I did little test where I simply had digitalPin8 set as output-high to a red LED connected in series to a 220-ohm resistor, then connected to ground. The LED comes on as predicted when connected by USB to my laptop.
However, when I use my mulitmeter to check the circuit. the voltage at the LED is 2.04V and the voltage at the resistor is 2.62V. This only adds up to 4.65V and I thought the output, source voltage was supposed to be 5V(???). Also, when I check the current of the circuit, I get a reading of 12mA (using the more sensitive current setting), when if I do the math, I = V/R, I = (4.65V / 220 Ohm) , I would expect a current of 21 mA. I verified the resistor and it is 214-ohm. Is there something I don’t see correctly? Is there resistance I should be accounting for elsewhere (within the UNO board, or the LED)?
I saw on the internet that on an Arduino UNO, the DC current of the I/O pins is 40 mA, is this because at the pin there is a resistor of 125-ohm (5V / 0.04A)? This would actually make sense in my case, since if I consider that in my small circuit below and add that resistance to my resistor, I would get I = (5V / (220 ohm + 125 ohm)) = 14.5 mA, which is a lot closer to the 12 mA that I measured.
Thanks for any clarification!
Ron
Ron,
The output transistor has some resistance, it is not a perfect 0 Ohm switch. I don't know how much resistance, but that will account for what you see.
The maximum output current is the current at which the manufacturer guarantees the output will not be damaged, that does not mean it will maintain 5V at that current. Note there is also a total maximum for the chip as a whole that is less than 40mA multiplied by however many pins there are.
I think i just realized my problem. If i don't include the forward voltage of the LED in my calculation, I come up with I = 2.62V / 214ohm = 12mA, which is what I measure.
I suppose when calculating values for a circuit, the forward voltage of the composants need to be removed from the total voltage. Does this make sense?
Cheers,
Ron
and BTW, thank you Perry for your response!

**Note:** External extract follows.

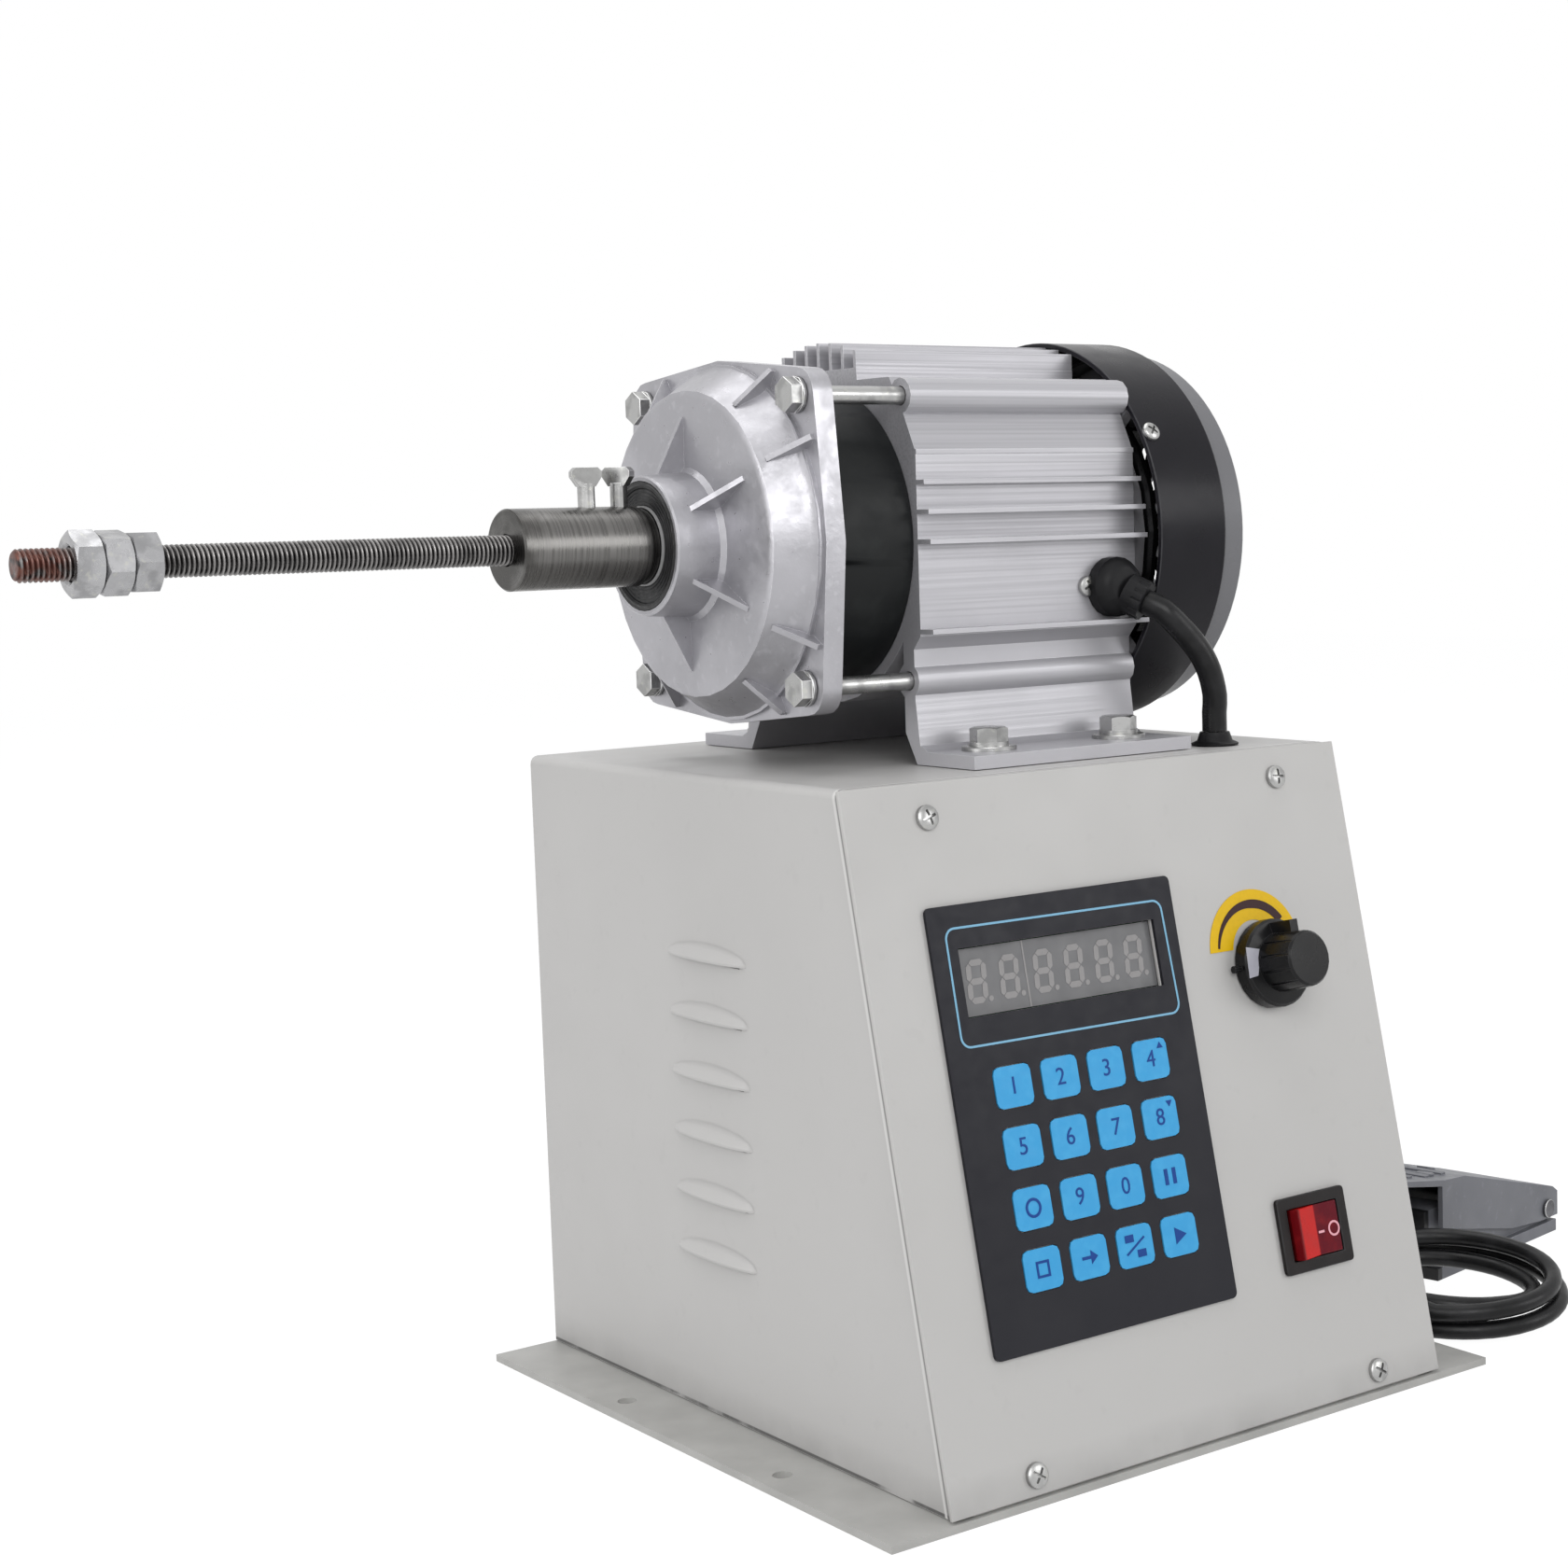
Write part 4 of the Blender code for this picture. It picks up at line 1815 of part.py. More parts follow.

I think i just realized my problem. If i don't include the forward voltage of the LED in my calculation, I come up with I = 2.62V / 214ohm = 12mA, which is what I measure.

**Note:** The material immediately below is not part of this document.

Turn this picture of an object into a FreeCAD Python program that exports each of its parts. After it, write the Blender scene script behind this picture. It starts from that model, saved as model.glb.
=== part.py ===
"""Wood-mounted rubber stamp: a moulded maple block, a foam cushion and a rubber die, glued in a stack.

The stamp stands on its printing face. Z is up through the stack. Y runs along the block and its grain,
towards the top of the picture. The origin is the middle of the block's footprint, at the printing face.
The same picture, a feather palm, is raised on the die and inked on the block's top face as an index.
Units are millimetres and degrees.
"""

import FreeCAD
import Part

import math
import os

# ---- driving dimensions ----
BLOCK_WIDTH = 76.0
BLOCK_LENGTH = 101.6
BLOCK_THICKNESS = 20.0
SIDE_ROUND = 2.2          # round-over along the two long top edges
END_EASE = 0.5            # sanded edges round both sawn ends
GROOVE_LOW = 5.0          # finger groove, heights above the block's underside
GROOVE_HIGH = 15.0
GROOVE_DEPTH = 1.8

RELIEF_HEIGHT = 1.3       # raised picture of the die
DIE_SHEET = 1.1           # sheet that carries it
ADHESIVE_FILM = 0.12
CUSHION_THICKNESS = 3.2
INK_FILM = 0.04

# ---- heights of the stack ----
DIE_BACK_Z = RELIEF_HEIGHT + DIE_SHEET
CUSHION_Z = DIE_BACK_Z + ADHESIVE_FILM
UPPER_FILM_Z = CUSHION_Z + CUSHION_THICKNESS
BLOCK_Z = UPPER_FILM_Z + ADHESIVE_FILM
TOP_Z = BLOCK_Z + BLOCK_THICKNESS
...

I suppose when calculating values for a circuit, the forward voltage of the composants need to be removed from the total voltage. Does this make sense?
Cheers,
Ron
Ron, sorry, I completely missed that! I am annoyed with myself because I should have seen it!
I suppose when calculating values for a circuit, the forward voltage of the components need to be removed from the total voltage. Does this make sense?
You are correct. I take it you are not familiar with Kirchhoff's circuit laws, which explain that kind of thing.
Also you need to know Ohm's Law, although maybe you are already familiar with those as you seem to know the maths.
USB voltage input also has some drop across the PTC resettable fuse that is next to the USB connector.
So the full equation would be:
(Vusb - Vptc - Vf)/(Rds + resistor) = current
Vusb = USB voltage the PC supplies (5V +/-5%_
Vptc = voltage drop across the PTC fuse, varies with current
Vf = forward voltage of the LED
Rds = resistance of the internal MOSFET transistor that connects the pin to Vcc or Gnd, whichever you are using
resistor = your current limit resistor
Wow, thanks Perry, thanks CrossRoads, for the responses.
Yes, I'm aware of Kirchoff's and Ohm's laws in theory, only now I'm learning to put these into practice and am starting to make actual circuits and doing some basic programming.
So as you said CrossRoads, it's probably normal that I don't get exactly 5V output at the pin.
Realizing this is a cool forum to use if I have questions, will probably use it more often.
Cheers, stay safe!
Ron